All garments are handmade at Richter Goods. Michael Cirlos / Centro San Antonio
Looking toward the future, Richter Goods seemed to be diversifying even within its own product line. “Right now we are working on healthcare apparel. To give you an example we are producing three-thousand units with a private label. We have to deliver those in thirty days.” According to Mario, nurses, doctors, and other physicians will use the scrubs. Based on numbers from other healthcare apparel manufacturers, Mario seems confident in the new venture. “So if I do succeed in doing something like that- that’s a lot of jobs. And it’s totally sustainable. So healthcare apparel is a big part of our expansion.”
Mario Gaujardo arranges a garment for processing with Maria Reyes, 58, at Richter Goods.
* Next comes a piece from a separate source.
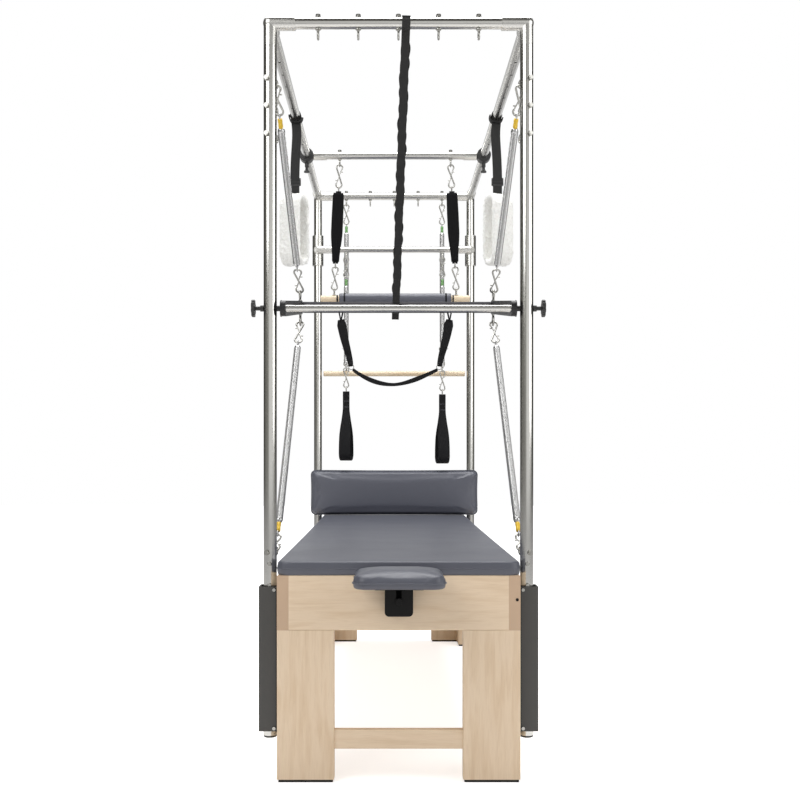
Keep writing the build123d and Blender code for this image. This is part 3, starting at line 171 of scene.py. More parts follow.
def lathe(bm, start, way, profile, count=24, material=0):
    """Turn a profile of (distance along, radius) about a line, closed at both ends."""
    side = way.orthogonal().normalized()
    closed = [(profile[0][0], 0.0), *profile, (profile[-1][0], 0.0)]
    chain = [bm.verts.new(start + way * distance + side * radius) for distance, radius in closed]
    edges = [bm.edges.new(pair) for pair in zip(chain, chain[1:])]
    spin_round(bm, [*chain, *edges], start, way, count, material)
    poles = [vertex for vertex in bm.verts if any((vertex.co - chain[i].co).length < 1e-7 for i in (0, -1))]
    bmesh.ops.remove_doubles(bm, verts=poles, dist=1e-7)


def ring(bm, centre, axis, mean, wire, material=0):
    """A wire ring about an axis."""
    side = axis.orthogonal().normalized()
    place = Matrix((side, axis, side.cross(axis))).transposed().to_4x4()
    place.translation = centre + side * mean
    verts = bmesh.ops.create_circle(bm, cap_ends=False, radius=wire, segments=10, matrix=place)["verts"]
    edges = list({edge for vertex in verts for edge in vertex.link_edges})
    spin_round(bm, [*verts, *edges], centre, axis, 32, material)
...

Michael Cirlos / Centro San Antonio
As we came to the last question, the tailors at Richter Goods were trying to pull Mario away to attend to other matters. The fact that they so strongly felt his absence, after only ten minutes, was evidence of the growth and success of Guajardo’s venture. Luckily, He was able to offer his final opinion on whether or not downtown San Antonio could become the global contributor he described: “Absolutely. It’s not so much about marketing downtown but marketing products that come from downtown.” If Mario’s company is at all representative of entrepreneurship in San Antonio, it won’t be a tough sell.